[Start Provided data]

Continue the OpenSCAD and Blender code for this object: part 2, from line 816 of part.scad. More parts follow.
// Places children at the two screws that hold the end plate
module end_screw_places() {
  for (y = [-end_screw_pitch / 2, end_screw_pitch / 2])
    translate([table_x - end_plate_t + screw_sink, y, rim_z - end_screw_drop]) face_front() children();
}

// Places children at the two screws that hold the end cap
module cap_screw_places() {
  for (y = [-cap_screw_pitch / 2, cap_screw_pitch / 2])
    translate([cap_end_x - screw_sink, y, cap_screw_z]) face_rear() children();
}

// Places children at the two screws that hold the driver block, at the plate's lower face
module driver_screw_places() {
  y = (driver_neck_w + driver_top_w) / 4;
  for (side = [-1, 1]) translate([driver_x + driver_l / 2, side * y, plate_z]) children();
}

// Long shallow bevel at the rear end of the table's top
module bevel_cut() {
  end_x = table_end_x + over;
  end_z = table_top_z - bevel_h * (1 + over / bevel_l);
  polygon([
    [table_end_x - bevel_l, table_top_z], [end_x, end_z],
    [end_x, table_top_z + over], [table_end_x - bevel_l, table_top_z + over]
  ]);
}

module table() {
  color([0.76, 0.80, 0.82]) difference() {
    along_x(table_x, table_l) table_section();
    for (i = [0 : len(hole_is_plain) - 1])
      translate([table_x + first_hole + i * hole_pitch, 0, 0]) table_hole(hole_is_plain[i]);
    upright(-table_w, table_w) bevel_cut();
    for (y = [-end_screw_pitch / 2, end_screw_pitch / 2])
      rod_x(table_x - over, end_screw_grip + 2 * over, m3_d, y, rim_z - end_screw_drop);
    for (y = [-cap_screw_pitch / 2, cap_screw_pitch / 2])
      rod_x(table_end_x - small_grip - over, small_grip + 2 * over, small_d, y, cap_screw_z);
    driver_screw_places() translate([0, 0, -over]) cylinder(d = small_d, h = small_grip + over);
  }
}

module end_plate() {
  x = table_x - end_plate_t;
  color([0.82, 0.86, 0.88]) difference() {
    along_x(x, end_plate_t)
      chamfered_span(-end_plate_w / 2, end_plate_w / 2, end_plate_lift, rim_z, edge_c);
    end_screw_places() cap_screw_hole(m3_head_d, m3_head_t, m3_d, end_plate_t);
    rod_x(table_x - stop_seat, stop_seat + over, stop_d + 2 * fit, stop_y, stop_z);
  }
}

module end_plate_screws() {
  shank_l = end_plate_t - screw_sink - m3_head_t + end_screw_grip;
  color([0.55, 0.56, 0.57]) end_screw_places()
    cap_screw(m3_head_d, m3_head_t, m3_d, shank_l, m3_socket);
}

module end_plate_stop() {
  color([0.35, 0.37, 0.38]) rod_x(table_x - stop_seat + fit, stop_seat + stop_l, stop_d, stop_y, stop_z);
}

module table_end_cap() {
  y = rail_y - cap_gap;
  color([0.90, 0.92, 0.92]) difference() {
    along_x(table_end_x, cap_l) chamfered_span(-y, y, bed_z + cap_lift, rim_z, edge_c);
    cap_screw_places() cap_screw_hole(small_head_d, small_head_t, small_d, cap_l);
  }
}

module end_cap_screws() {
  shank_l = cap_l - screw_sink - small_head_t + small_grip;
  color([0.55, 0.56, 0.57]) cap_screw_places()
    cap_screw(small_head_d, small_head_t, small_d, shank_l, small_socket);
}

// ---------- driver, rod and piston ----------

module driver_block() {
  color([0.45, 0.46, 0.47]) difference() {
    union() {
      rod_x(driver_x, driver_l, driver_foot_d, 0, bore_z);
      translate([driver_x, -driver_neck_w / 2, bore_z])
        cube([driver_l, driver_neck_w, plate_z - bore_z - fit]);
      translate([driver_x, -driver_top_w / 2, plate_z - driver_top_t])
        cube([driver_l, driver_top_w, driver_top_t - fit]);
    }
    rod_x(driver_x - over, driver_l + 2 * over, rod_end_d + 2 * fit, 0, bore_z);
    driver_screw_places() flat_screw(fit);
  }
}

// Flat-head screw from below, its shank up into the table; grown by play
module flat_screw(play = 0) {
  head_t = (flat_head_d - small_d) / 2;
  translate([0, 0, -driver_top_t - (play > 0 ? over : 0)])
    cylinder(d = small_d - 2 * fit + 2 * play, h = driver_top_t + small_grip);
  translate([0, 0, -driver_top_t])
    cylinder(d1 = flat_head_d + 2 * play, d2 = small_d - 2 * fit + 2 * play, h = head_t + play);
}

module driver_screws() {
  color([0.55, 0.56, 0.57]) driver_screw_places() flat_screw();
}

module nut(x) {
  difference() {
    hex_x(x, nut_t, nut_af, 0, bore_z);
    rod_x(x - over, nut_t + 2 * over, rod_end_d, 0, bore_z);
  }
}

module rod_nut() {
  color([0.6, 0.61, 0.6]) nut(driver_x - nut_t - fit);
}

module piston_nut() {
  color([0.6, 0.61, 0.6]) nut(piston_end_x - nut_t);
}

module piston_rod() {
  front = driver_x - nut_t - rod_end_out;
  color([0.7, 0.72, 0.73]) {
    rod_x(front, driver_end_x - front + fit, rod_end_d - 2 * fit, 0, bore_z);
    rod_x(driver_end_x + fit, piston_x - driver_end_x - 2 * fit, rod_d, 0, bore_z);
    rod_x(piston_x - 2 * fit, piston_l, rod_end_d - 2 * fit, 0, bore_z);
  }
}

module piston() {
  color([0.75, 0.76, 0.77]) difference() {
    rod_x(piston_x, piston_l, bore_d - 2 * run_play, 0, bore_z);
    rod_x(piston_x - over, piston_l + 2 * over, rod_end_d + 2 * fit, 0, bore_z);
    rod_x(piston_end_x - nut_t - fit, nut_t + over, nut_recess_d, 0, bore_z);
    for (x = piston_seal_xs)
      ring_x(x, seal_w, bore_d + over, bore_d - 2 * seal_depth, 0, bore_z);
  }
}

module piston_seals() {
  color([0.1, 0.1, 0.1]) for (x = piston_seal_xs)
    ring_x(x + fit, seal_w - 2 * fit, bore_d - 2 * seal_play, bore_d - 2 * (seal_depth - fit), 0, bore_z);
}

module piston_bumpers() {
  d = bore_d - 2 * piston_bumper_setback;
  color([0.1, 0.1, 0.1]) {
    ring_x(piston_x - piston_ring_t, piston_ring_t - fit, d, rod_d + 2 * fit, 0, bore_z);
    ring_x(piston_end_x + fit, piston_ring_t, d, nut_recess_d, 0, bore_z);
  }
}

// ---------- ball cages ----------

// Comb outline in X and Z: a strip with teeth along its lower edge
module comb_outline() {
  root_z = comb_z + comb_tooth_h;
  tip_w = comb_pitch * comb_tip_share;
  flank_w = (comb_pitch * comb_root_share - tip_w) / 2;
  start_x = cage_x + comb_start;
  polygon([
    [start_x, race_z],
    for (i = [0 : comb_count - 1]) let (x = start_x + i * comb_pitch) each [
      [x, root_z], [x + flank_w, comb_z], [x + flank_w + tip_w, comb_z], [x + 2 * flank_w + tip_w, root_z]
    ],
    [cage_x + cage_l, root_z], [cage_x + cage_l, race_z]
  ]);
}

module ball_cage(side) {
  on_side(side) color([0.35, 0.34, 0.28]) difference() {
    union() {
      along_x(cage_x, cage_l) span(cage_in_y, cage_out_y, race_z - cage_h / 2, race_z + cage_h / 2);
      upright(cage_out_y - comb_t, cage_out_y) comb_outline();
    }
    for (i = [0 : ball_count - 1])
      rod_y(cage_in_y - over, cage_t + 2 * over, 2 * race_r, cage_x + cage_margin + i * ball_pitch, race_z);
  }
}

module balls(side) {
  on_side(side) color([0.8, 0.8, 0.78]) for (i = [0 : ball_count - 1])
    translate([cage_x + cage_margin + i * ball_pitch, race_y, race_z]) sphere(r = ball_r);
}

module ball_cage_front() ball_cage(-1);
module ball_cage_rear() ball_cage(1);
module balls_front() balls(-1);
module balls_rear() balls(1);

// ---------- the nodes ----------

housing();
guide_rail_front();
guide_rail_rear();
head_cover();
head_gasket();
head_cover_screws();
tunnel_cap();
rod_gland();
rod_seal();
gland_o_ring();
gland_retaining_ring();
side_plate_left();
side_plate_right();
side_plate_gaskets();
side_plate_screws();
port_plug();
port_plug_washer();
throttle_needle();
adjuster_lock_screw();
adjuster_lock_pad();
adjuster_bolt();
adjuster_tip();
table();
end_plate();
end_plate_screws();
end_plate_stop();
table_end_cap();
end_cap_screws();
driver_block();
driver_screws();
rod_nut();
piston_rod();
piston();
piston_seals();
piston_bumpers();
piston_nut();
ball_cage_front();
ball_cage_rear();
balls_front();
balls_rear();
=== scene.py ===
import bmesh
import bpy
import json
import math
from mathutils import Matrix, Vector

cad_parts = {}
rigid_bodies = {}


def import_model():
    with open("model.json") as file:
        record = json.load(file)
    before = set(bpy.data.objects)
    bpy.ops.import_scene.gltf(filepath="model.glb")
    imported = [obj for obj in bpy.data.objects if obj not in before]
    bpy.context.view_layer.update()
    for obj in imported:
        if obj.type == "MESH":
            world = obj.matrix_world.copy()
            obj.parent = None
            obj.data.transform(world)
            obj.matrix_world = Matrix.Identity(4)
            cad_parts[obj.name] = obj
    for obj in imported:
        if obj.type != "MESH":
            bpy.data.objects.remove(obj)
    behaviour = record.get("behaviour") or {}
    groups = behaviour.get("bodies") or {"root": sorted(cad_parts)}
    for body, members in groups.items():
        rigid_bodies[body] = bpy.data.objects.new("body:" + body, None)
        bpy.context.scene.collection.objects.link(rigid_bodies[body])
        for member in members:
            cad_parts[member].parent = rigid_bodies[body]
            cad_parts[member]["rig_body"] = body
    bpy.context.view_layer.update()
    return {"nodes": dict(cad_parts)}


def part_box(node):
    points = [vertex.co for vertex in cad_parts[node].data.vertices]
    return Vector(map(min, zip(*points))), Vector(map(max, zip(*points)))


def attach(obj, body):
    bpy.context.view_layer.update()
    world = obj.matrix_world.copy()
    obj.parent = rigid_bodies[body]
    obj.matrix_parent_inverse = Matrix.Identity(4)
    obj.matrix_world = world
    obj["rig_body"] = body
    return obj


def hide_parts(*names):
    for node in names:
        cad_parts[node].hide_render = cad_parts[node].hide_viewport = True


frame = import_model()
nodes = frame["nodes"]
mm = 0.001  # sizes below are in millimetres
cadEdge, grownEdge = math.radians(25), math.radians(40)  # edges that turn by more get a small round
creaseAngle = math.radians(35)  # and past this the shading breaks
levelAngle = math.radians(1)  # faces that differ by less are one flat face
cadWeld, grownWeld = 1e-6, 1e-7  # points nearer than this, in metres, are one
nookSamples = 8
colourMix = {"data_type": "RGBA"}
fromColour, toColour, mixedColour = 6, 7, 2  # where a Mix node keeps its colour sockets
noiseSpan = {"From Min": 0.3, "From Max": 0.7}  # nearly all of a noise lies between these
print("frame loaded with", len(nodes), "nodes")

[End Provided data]

Exercise brief = Nothing but the lines from the line that contains "---------- the nodes" through the line that contains "bpy.data.objects.remove(obj)" should be given again, each exactly as it stands, both ends included.

Completed task =
// ---------- the nodes ----------

housing();
guide_rail_front();
guide_rail_rear();
head_cover();
head_gasket();
head_cover_screws();
tunnel_cap();
rod_gland();
rod_seal();
gland_o_ring();
gland_retaining_ring();
side_plate_left();
side_plate_right();
side_plate_gaskets();
side_plate_screws();
port_plug();
port_plug_washer();
throttle_needle();
adjuster_lock_screw();
adjuster_lock_pad();
adjuster_bolt();
adjuster_tip();
table();
end_plate();
end_plate_screws();
end_plate_stop();
table_end_cap();
end_cap_screws();
driver_block();
driver_screws();
rod_nut();
piston_rod();
piston();
piston_seals();
piston_bumpers();
piston_nut();
ball_cage_front();
ball_cage_rear();
balls_front();
balls_rear();
=== scene.py ===
import bmesh
import bpy
import json
import math
from mathutils import Matrix, Vector

cad_parts = {}
rigid_bodies = {}


def import_model():
    with open("model.json") as file:
        record = json.load(file)
    before = set(bpy.data.objects)
    bpy.ops.import_scene.gltf(filepath="model.glb")
    imported = [obj for obj in bpy.data.objects if obj not in before]
    bpy.context.view_layer.update()
    for obj in imported:
        if obj.type == "MESH":
            world = obj.matrix_world.copy()
            obj.parent = None
            obj.data.transform(world)
            obj.matrix_world = Matrix.Identity(4)
            cad_parts[obj.name] = obj
    for obj in imported:
        if obj.type != "MESH":
            bpy.data.objects.remove(obj)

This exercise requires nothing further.